Cuando era pequeña, me cuenta, veía El mago de Oz una y otra vez, convencida de que Judy Garland era la mayor estrella del mundo. "Judy era enorme. Había una vulnerabilidad en sus ojos y en su forma de hablar que la hacía muy especial. Todo lo que yo quería era ser como ella". Ahora está, literalmente, siguiendo sus pasos. Esta tarde me ha mostrado un habitación que sigue vacía a la espera de una fotografía gigante de su propia cara. Tiene cuatro metros de alto y, claro, un marco dorado. "Fue un regalo de Bradley. Es el último encuadre de la película. ¿Te acuerdas de la escena?".

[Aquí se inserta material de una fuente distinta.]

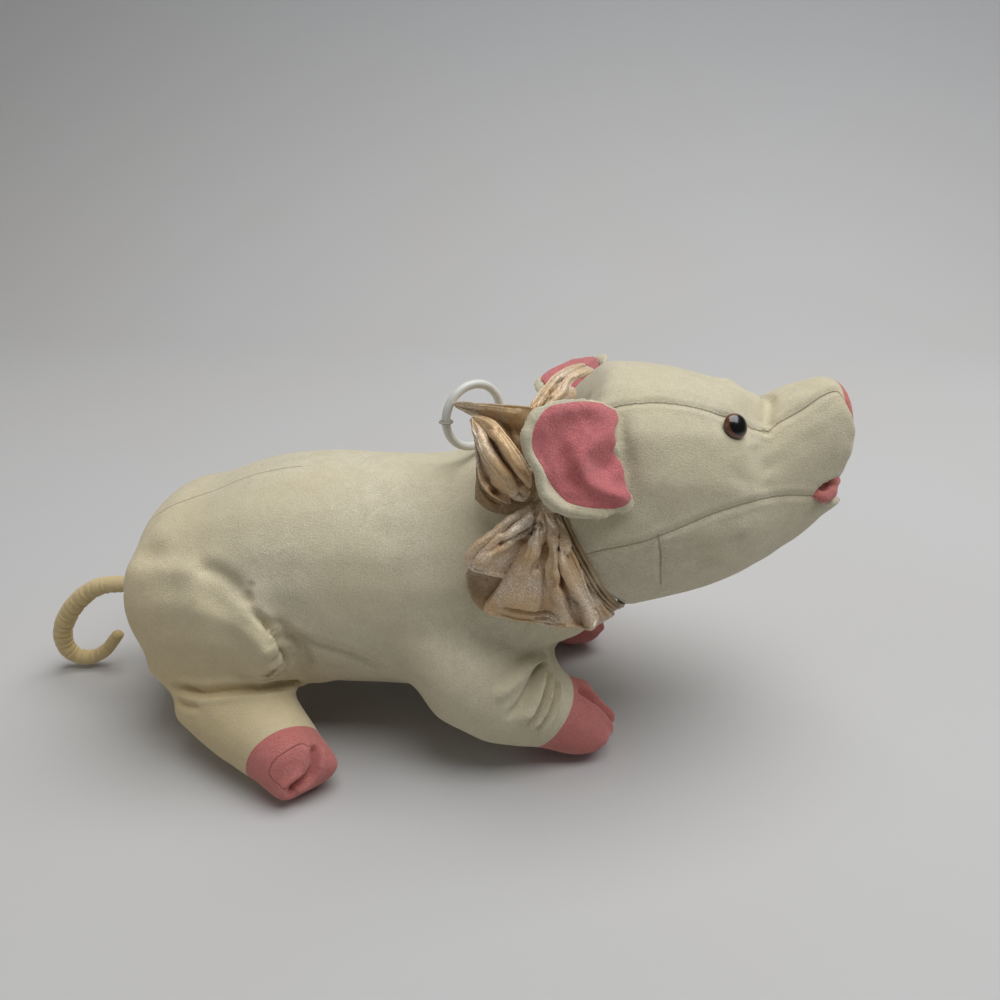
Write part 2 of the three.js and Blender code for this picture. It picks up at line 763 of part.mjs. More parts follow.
function earRootGroove(side) {
  const { middle, along } = earRootLine(side);
  const groove = new THREE.CylinderGeometry(earRootRadius + 2 * seamGap, earRootRadius + 2 * seamGap,
    earWidth * 1.1, 16);
  const turn = new THREE.Quaternion().setFromUnitVectors(sideways, along);
  return groove.applyMatrix4(new THREE.Matrix4().compose(middle, turn, vec(1, 1, 1)));
}

// Tail: a ruched tube that arcs up from the rump, down to the floor and curls forwards.
// Each row: shares of its length along X and Y from the root, and of the root's height above the floor.
const tailLength = 104;
const tailPathShares = [
  [0, 0, 0],
  [-0.14, 0, 0.04],
  [-0.3, 0.01, -0.03],
  [-0.45, 0.02, -0.28],
  [-0.55, 0.03, -0.6],
  [-0.56, 0.04, -0.87],
  [-0.49, 0.05, -1],
  [-0.38, 0.06, -0.93],
  [-0.27, 0.06, -0.68],
];
const tailRootRiseShare = 0.345;

function tailRoot() {
  const start = vec(rumpX - overrun, 0, torsoLift + tailRootRiseShare * torsoHeight);
  return touchOf(torsoForm(0), start, forwards).point;
}

function tailForm() {
  const root = tailRoot();
  root.x -= seamGap;
  const drop = root.z - tailThickness / 2 - tailRuffle;
  const curve = new THREE.CatmullRomCurve3(tailPathShares.map(([x, y, z]) => (
    vec(root.x + x * tailLength, root.y + y * tailLength, root.z + z * drop))), false, 'centripetal');
  const rings = [];
  const count = tailRuffles * 2;
  const sides = 6;
  const sizeAt = (t) => (tailThickness / 2) * (1 - 0.1 * Math.cos(2 * Math.PI * t) - 0.28 * t ** 4);
  const addRing = (t, offset, half) => {
    const along = curve.getTangentAt(t);
    const at = curve.getPointAt(t).addScaledVector(along, offset);
    rings.push(ovalRing(at, along, sideways, half, half, half, 2));
  };
  for (const turn of [0.85, 0.5]) {
    addRing(0, -sizeAt(0) * turn, sizeAt(0) * Math.sqrt(1 - turn * turn));
  }
  for (let i = 0; i <= count; i += 1) {
    const t = i / count;
    const ruffle = i % 2 === 0 && i > 1 ? -tailRuffle / 2 : tailRuffle / 2;
    addRing(t, 0, sizeAt(t) + (i > 1 && i < count ? ruffle : 0));
  }
  for (const turn of [0.5, 0.85]) {
    addRing(1, sizeAt(1) * turn, sizeAt(1) * Math.sqrt(1 - turn * turn));
  }
  return ringedForm(rings, sides);
}

function tailSocket() {
  const socket = new THREE.SphereGeometry(tailThickness * 0.5 + 2 * seamGap, 16, 12);
  const root = tailRoot();
  return socket.translate(root.x - seamGap, root.y, root.z);
}

// Ribbon band: it follows the crease round the neck, narrow underneath and spread over the nape
function bandForm(grow) {
  const outer = solidOf(torsoForm(seamGap + ribbonThickness + grow));
  const ahead = -seamGap + grow;
  const front = solidOf(aheadOfCrease(ahead, ahead, ahead));
  const rear = solidOf(aheadOfCrease(-bandWidth - grow, -bandWidth - grow, -bandTopWidth - grow));
  return outer.intersect(rear).subtract(front);
}

function makeRibbonBand() {
  return bandForm(0).subtract(solidOf(torsoForm(seamGap)));
}

// The knot sits on the band, on the pig's right side
const knotAheadShare = -0.02;
const knotLift = 0.5;

function knotPlace() {
  const start = vec(hollow.x - bandWidth / 2 + knotAheadShare * neckSlant, -torsoWidth, hollow.z);
  return touchOf(torsoForm(2 * seamGap + ribbonThickness), start, sideways).point;
}

function knotForm(grow) {
  const at = knotPlace();
  at.y -= knotDepth * knotLift;
  const half = { up: knotDepth / 2, down: knotDepth / 2, side: knotWidth / 2 };
  const lean = vec(-0.35, 0, 0.94);
  const low = at.clone().addScaledVector(lean, -0.22 * knotLength);
  const high = at.clone().addScaledVector(lean, 0.22 * knotLength);
  const cap = 0.28 * knotLength;
  return stuffedForm([{ at: low, ...half }, { at: high, ...half }],
    { sides: 16, fine: 1, caps: [cap, cap], grow, hint: forwards });
}

// Bow loops: a padded fan from the knot to its open end, pleated along its length. The points of
// the open end are shares of the loop's length from the knot.
const upperLoopEndShares = [
  [-0.56, -0.1, -0.02],
  [-0.72, 0.3, 0.24],
  [-0.9, 1.0, 0.4],
  [-0.2, 0.5, 0.6],
];
const lowerLoopEndShares = [
  [-0.56, -0.2, -0.46],
  [-0.42, -0.2, -0.86],
  [0, -0.22, -1.08],
  [0.46, -0.2, -1.16],
];
const loopRiseShare = 0.13;
const loopClearance = 1;

function loopForm(look) {
  const knot = knotPlace();
  knot.y -= knotDepth * knotLift;
  const root = knot.clone().add(look.rootShift);
  const end = new THREE.CatmullRomCurve3(look.endShares.map(([x, y, z]) => (
    knot.clone().add(vec(x, y, z).multiplyScalar(look.length)))));
  const across = end.getPoint(1).sub(end.getPoint(0)).normalize();
  const along = end.getPoint(0.5).sub(root).normalize();
  const normal = new THREE.Vector3().crossVectors(along, across).normalize();
  if (normal.y > 0) {
    normal.negate();
  }
  const rows = 6;
  const columns = 5 * look.folds;
  const middleAt = (u, v) => {
    const start = root.clone().addScaledVector(across, (v - 0.5) * look.rootWidth);
    const point = start.lerp(end.getPoint(v), u);
    const fold = loopFoldDepth * Math.sin(2 * Math.PI * look.folds * v) * Math.min(1, 0.35 + u);
    return point.addScaledVector(normal, fold + loopRiseShare * look.length * Math.sin(Math.PI * u));
  };
  const rings = [];
  for (let i = 0; i <= rows; i += 1) {
    const u = i / rows;
    const half = (loopThickness / 2) * (0.45 + 0.55 * Math.sin(Math.PI * Math.min(u * 1.1, 1) * 0.8));
    const count = 2 * (columns + 1);
    const point = (angle) => {
      const k = Math.round((angle / (2 * Math.PI)) * count) % count;
      const front = k <= columns;
      const v = front ? k / columns : (count - 1 - k) / columns;
      const thin = 0.35 + 0.65 * Math.sin(Math.PI * v) ** 0.5;
      return middleAt(u, v).addScaledVector(normal, (front ? 1 : -1) * half * thin);
    };
    rings.push({ at: middleAt(u, 0.5), point });
  }
  return ringedForm(rings, 2 * (columns + 1));
}

function facedOut(geometry) {
  const solid = solidOf(geometry);
  if (solid.volume() > 0) {
    return solid;
  }
  const index = geometry.index.array;
  for (let i = 0; i < index.length; i += 3) {
    const swap = index[i];
    index[i] = index[i + 1];
    index[i + 1] = swap;
  }
  return solidOf(geometry);
}

const upperLoop = () => loopForm({
  rootShift: vec(-knotWidth * 0.35, 0, knotLength * 0.3),
  rootWidth: 0.24 * upperLoopWidth,
  endShares: upperLoopEndShares,
  length: upperLoopLength,
  folds: upperLoopFolds,
});
const lowerLoop = () => loopForm({
  rootShift: vec(knotWidth * 0.05, 0, -knotLength * 0.35),
  rootWidth: 0.2 * lowerLoopWidth,
  endShares: lowerLoopEndShares,
  length: lowerLoopLength,
  folds: lowerLoopFolds,
});

// Ring: it stands on the back, tied by a thread to the tip of the upper loop
const ringBehindNape = 53.92;
const ringX = nape.x - ringBehindNape;
const ringY = -3;
const ringTurn = 38;
const ringGap = 0.5;

// The ring swings away from the bow about its thread
const ringSwings = [0, 20, 40];

function ringPlace() {
  const back = torsoForm(0);
  const turn = THREE.MathUtils.degToRad(ringTurn);
  const radius = ringDiameter / 2;
  let height = 0;
  for (let share = -0.8; share <= 0.8; share += 0.2) {
    const at = vec(ringX + share * radius * Math.cos(turn), ringY + share * radius * Math.sin(turn), 4 * torsoHeight);
    const touch = touchOf(back, at, upwards.clone().negate());
    height = Math.max(height, touch.point.z + radius * Math.sqrt(1 - share * share));
  }
  return vec(ringX, ringY, height + ringGap);
}

function makeRing() {
  const tube = ringThickness / 2;
  const geometry = new THREE.TorusGeometry(ringDiameter / 2 - tube, tube, 8, 28);
  geometry.rotateX(Math.PI / 2);
  geometry.rotateZ(THREE.MathUtils.degToRad(ringTurn));
  const centre = ringPlace();
  return solidOf(geometry.translate(centre.x, centre.y, centre.z));
}

function threadPlace() {
  const turn = THREE.MathUtils.degToRad(ringTurn);
  const out = vec(-Math.cos(turn), -Math.sin(turn), 0);
  return ringPlace().addScaledVector(out, ringDiameter / 2 - ringThickness / 2);
}

// Thread: one small loop round the ring's tube, drawn against the bow
function threadGeometry(grow) {
  const half = threadThickness / 2;
  const radius = ringThickness / 2 + seamGap + half;
  const geometry = new THREE.TorusGeometry(radius, half + grow, 8, 16);
  const place = threadPlace();
  return geometry.translate(place.x, place.y, place.z);
}

function ringSweep() {
  const reach = (ringThickness / 2) + 3 * seamGap;
  const geometry = new THREE.TorusGeometry(ringDiameter / 2 - ringThickness / 2, reach, 6, 16);
  geometry.rotateX(Math.PI / 2);
  geometry.rotateZ(THREE.MathUtils.degToRad(ringTurn));
  const centre = ringPlace();
  return geometry.translate(centre.x, centre.y, centre.z);
}

function makeLoop(geometry, blockers) {
  let loop = facedOut(geometry);
  loop = loop.subtract(solidOf(torsoForm(2 * seamGap + ribbonThickness)));
  loop = loop.subtract(solidOf(aheadOfCrease(-loopClearance, -loopClearance, -loopClearance)));
  for (const blocker of blockers) {
    loop = loop.subtract(blocker);
  }
  return loop;
}

const group = new THREE.Group();

function addPiece(name, solid, material) {
  const mesh = new THREE.Mesh(geometryOf(solid), material);
  mesh.name = name;
  group.add(mesh);
}

function largestOf(solid) {
  const pieces = solid.decompose();
  return pieces.sort((a, b) => b.volume() - a.volume())[0];
}

function addLegs() {
  const legForms = [];
  for (const side of [-1, 1]) {
    const hand = side < 0 ? 'right' : 'left';
    const front = frontLeg(side);
    const hind = hindLeg(side);
    addPiece(`front_leg_${hand}`, largestOf(makeLeg(front, [], front.root)), creamVelour());
    addPiece(`front_hoof_${hand}`, largestOf(makeHoof(front)), pinkVelour());
    const hip = vec(rumpX + thighX + 0.2 * thighLength, 0, torsoLift + 0.55 * torsoHeight);
    addPiece(`hind_leg_${hand}`, largestOf(makeLeg(hind, [thighForm(side, 0)], hip)), creamVelour());
    addPiece(`hind_hoof_${hand}`, largestOf(makeHoof(hind)), pinkVelour());
    legForms.push({ grown: solidOf(legForm(front, 2 * seamGap)), pivot: front.root });
    legForms.push({ grown: solidOf(legForm(hind, 2 * seamGap)), pivot: hip });
    legForms.push({ grown: solidOf(thighForm(side, 2 * seamGap)), pivot: hip });
  }
  return legForms;
}

function addHead() {
  let head = solidOf(headForm(0));
  for (const angle of neckAngles) {
    const ahead = solidOf(aheadOfCrease(seamGap, seamGap, seamGap));
    head = head.intersect(turned(ahead, neckPivot, sideways, -angle));
  }
  head = head.subtract(solidOf(mouthWedge(0)));
  const lining = solidOf(headForm(-lipThickness)).intersect(solidOf(mouthWedge(seamGap)));
  for (const side of [-1, 1]) {
    const hand = side < 0 ? 'right' : 'left';
    const eye = eyePlace(side);
    head = head.subtract(solidOf(placedAt(eyePocket(), eye, eyeSeat / 2)));
    head = head.subtract(solidOf(earRootGroove(side)));
    addPiece(`eye_${hand}`, solidOf(placedAt(eyeGeometry(), eye, eyeSeat / 2)), eyePlastic());
    addPiece(`eye_washer_${hand}`, solidOf(placedAt(washerGeometry(), eye, eyeSeat / 2 - washerDrop)),
      whitePlastic());
    addPiece(`ear_${hand}`, largestOf(makeEarBack(side)), creamVelour());
    addPiece(`ear_lining_${hand}`, largestOf(makeEarLining(side)), pinkVelour());
  }
  addPiece('head', largestOf(head), creamVelour());
  addPiece('mouth_lining', largestOf(lining), pinkVelour());
  addPiece('snout_disc', largestOf(makeSnoutDisc(solidOf(headForm(seamGap)))), pinkVelour());
}

function addRibbon() {
  const knot = solidOf(knotForm(0)).subtract(solidOf(torsoForm(2 * seamGap + ribbonThickness)));
  const knotGrown = solidOf(knotForm(seamGap));
  const ringGrown = ringSwings.map((angle) => turned(solidOf(ringSweep()), threadPlace(), upwards, angle));
  const thread = solidOf(threadGeometry(0));
  const threadGrown = solidOf(threadGeometry(seamGap));
  addPiece('ribbon_band', largestOf(makeRibbonBand()), ribbonLame());
  addPiece('bow_knot', largestOf(knot), ribbonLame());
  const upper = makeLoop(upperLoop(), [knotGrown, threadGrown, ...ringGrown]);
  addPiece('bow_loop_upper', largestOf(upper), ribbonLame());
  const lower = makeLoop(lowerLoop(), [knotGrown, solidOf(upperLoop())]);
  addPiece('bow_loop_lower', largestOf(lower), ribbonLame());
  addPiece('hanging_ring', makeRing(), whitePlastic());
  addPiece('ring_thread', thread, creamThread());
}

const legForms = addLegs();
addPiece('torso', largestOf(makeTorso().subtract(solidOf(tailSocket()))), creamVelour());
addPiece('belly_panel', largestOf(makeBellyPanel(legForms)), creamVelour());
addHead();
addRibbon();
addPiece('tail', facedOut(tailForm()), creamVelour());

// The origin is under the middle of the whole pig, on the floor
const bounds = new THREE.Box3().setFromObject(group);
const middle = bounds.getCenter(new THREE.Vector3());
group.position.set(-middle.x, -middle.y, -bounds.min.z);

export default group;
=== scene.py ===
# Plush pig on pale paper: velour skins, lame bow, plastic eyes and ring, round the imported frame
import bpy
import bmesh
import math
import numpy as np
from mathutils import Vector, Matrix, Euler
from mathutils.bvhtree import BVHTree


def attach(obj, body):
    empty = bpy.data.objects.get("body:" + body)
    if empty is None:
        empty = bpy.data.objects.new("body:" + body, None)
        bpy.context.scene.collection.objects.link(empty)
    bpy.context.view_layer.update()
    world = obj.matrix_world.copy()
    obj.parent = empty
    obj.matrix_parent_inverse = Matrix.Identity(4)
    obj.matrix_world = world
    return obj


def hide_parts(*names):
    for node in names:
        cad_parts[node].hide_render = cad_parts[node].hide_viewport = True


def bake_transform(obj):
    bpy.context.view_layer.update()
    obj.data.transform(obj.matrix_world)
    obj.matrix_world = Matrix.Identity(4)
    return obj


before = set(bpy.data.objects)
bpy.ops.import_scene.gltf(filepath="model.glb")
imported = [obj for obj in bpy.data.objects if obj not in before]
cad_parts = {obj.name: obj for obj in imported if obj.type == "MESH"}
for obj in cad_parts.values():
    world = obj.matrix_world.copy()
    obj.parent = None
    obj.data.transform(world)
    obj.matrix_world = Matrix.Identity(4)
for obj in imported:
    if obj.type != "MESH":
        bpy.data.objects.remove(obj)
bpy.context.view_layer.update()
mm = 0.001
print("frame loaded")

# camera: where the photograph was taken from
cameraView = {"place": (63.06, -349.5, 279.0), "pitch": 64.5, "turn": 3.0, "lens": 28.8, "sensor": 36.0}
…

Se refiere al momento en el que Ally está parada en el escenario del Shrine Auditorium -donde Judy Garland filmó también la escena final de su versión-, en un atardecer frío y azulado, a punto de cantar en homenaje a su marido. Y empieza tímidamente a explicar que va a cantar la última canción que Jackson compuso para ella. "Con vuestra ayuda, tal vez consiga terminarla", dice. Mientras avanza, su voz crece y se convierte en un torbellino. Un tour de force interpretativo y también una suerte de armoniosa suma de todas las mujeres que han representado ese papel. Cuando termina, una única lágrima rueda por su rostro. Mágicamente, el momento evita lo cursi: la lágrima no solo parece verdadera, sino necesaria. Al ver esa escena, me entusiasma descubrir lo que es capaz de hacer Gaga, no solo por el personaje, sino por ella misma.
Poco después le pregunto qué nueva fase nos espera. Porque tiene un nuevo disco en camino y está recibiendo un montón de guiones para una nueva película. Pero no quiere hablar de eso. Más bien sonríe, enigmática. "Seguramente se aproxima una nueva metamorfosis", dice después de un rato.